Reconciliation is at the heart of the Jesus Movement. Through it, we grow loving, liberating, life-giving relationships with each other, dismantling and healing racial injustices and hiearchies that separate the human family of God. With Gods’ help, the Episcopal Church is living into a long-term commitment to Becoming the Beloved Community: we are telling the truth about our churches and race, proclaiming God’s dream of wholeness with our neighbors, practicing Jesus’ way of love, and repairing the breach in our society and institutions.
Meet the speakers
In the late 1980s and early 1990s, Arno Michaelis was a leader of a worldwide racist skinhead organization, a reverend of a self-declared Racial Holy War, and lead singer of the hate-metal band Centurion, which sold 20,000 CDs by the mid-nineties and is still popular with racists today.

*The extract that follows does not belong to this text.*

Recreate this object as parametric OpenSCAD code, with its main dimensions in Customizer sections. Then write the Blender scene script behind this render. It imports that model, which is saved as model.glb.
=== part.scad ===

Single parenthood, love for his daughter, and the forgiveness shown by people he once hated all helped to turn Arno's life around, bringing him to embrace diversity and practice gratitude for all life. After spending over a decade as a successful information technology consultant and entrepreneur, Arno is now a speaker, author of My Life After Hate, and very fortunate to be able to share his ongoing process of character development as an educator working with Serve 2 Unite. Founded as an ongoing peaceful response to the August 5th 2012 Sikh Temple shooting in Oak Creek, WI, S2U engages students creatively with a global network of peacemakers and mentors in partnership with Against Violent Extremism , The Forgiveness Project , Arts @ Large, and Parents for Peace.

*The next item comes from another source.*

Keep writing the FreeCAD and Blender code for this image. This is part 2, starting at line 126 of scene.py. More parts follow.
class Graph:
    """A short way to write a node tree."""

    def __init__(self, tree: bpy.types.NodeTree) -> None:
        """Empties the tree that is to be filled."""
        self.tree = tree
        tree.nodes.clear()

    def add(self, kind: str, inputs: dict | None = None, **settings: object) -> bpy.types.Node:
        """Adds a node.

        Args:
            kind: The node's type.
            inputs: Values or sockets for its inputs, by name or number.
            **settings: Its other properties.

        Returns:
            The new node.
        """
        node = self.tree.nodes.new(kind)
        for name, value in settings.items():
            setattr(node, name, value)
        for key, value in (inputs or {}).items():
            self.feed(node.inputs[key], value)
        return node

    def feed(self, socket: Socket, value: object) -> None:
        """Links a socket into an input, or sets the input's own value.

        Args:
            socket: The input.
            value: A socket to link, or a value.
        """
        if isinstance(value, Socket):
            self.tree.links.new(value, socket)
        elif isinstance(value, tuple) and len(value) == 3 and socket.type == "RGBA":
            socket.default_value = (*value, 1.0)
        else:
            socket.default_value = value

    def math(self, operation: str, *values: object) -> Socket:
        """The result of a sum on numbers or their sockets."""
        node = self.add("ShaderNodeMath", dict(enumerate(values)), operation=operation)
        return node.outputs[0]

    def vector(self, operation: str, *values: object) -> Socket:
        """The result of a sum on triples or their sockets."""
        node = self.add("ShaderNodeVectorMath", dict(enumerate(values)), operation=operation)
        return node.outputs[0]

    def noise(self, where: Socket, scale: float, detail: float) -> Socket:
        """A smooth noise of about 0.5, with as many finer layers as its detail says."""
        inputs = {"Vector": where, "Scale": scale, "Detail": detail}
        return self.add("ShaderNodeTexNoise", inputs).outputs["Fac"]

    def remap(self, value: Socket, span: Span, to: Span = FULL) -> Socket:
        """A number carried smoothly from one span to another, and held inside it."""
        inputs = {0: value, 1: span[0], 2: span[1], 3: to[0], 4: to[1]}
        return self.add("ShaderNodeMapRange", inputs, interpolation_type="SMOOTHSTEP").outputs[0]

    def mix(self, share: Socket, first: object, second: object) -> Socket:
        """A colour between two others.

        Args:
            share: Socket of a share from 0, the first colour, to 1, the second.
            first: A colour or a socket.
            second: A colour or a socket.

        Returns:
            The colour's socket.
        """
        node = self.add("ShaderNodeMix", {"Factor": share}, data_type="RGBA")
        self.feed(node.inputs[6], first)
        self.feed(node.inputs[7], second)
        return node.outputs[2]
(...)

Arno’s customizable keynotes and workshops leverage noble qualities of compassion, curiosity, and kindness to engage all human beings, building foundations for diversity appreciation and cultural agility. He also enjoys spending time with his daughter, art, music, and all forms of fearless creative expression, along with climbing things, being underwater, and the wonderful natural beauty of our planet Earth. Learn more at http://mylifeafterhate.com.
Dr. Catherine Meeks
Dr. Catherine Meeks is the Founding Executive Director of the Absalom Jones Episcopal Center for Racial Healing in Atlanta, Georgia. The author of Living into God's Dream: Dismantling Racism in America and editor of Standing on Their Shoulders: A Celebration of the Wisdom of African-American Women, she has served as Distinguished Professor of Socio-Cultural Studies at Wesleyan College and directed the Mayor’s Youth Violence Task Force in Macon, Georgia.
Most recently, she chaired the Diocese of Atlanta’s Beloved Community: Commission for Dismantling Racism, which organized retreats and workshops on racial/cultural diversity and spiritual development. Learn more about the Absalom Jones Center at www.centerforracialhealing.org.
The Rev. Nancy Frausto
The Reverend Nancy Frausto, born in Zacatecas, Mexico, immigrated to the U.S. at the age of seven. She is the first and only DACA (Deferred Action for Childhood Arrivals) beneficiary priest in the Episcopal Church. In the Episcopal Diocese of Los Angeles’, she is the first Latina leader to have grown up in a Spanish Speaking Episcopal Church who has gone on to pursue ordination. Nancy is the recipient of the Episcopal Church Foundation and Beatitudes Society Fellowship.
In 2014, she was named one of the Future 50 Interfaith Leaders in Los Angeles to watch by the Interreligious Council of Southern California. Nancy completed her Diploma in Theology from Bloy House, the Episcopal Seminary at Claremont School of Theology and was the recipient of the Thomas Crammer Scholarship for Distinguished Achievement in Liturgical Scholarship and the Preaching Excellence Award.
Online magazine relevant.com named her one of their 12 effective Women Preachers. In the spring of 2018, CBS network featured her work on their documentary Race, Religion & Resistance. Nancy’s love and passion for social justice come from her own story and that of the people she serves.